For their weak response, the company was found to have failed in their duty of care for an employee. They were ordered to pay damages, loss of earnings, interest and special damages totalling €161,000.
This case shows, on every level, why you should have robust anti-bullying policies in place and take any accusations seriously. If you need help drafting policies or handling a case, contact us as soon as possible. Training your management team and supervisors is the first step you should take and we at the HR Dept, run these courses on a regular basis for our clients.
Could you win during the world cup?
The bookies have Brazil, Germany and Spain as the favourites for this summer’s world cup. But could your business be a winner too, indirectly?
Many people will be looking forward to watching their favourite team in action. And with games coming thick and fast on weekdays and weekends, most businesses will have staff who would appreciate flexibility so they can catch a match.
Your options for facilitating this will depend on your circumstances. But ideas to consider include showing the game onsite; allowing employees to follow matches on personal devices; and permitting flexible working. Facilitating a big match and watching it together on-site can be a team boost for your employees.

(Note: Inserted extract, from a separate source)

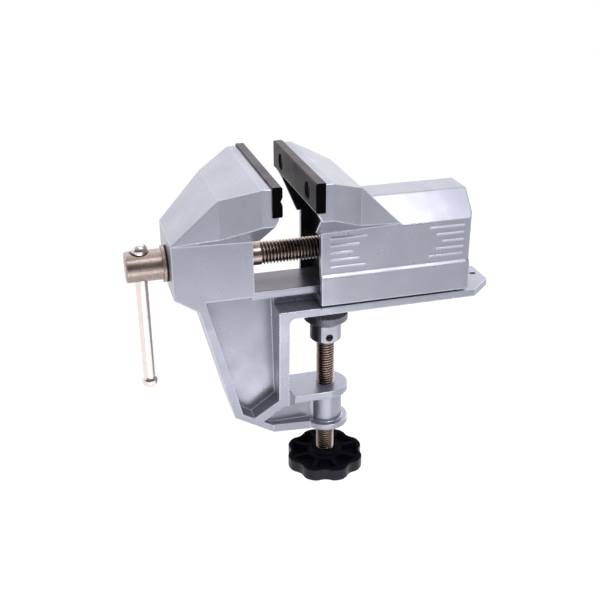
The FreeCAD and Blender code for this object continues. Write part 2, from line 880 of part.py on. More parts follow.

Research suggests that the distraction of major sporting events can become a management problem for about one in four businesses, with issues like reduced productivity and unauthorised absence. But by taking a proactive approach you can prevent this own goal and actually boost employee engagement, goodwill and therefore productivity.
Dogs at work
A cute canine will bring a smile to most people’s faces. So if you haven’t considered letting your employees bring their furry friends to work, perhaps now’s the time.
No, we haven’t gone barking mad! It’s ‘Bring Your Dog To Work Day’ on 23 June – so why not give it a go? Research shows that enrolling a four-legged friend can reduce stress, strengthen relationships and make the office a happier place. It might even help you attract top talent.
Do bear in mind that some may have a phobia or allergies, so check your whole team are wagging their tails at the idea.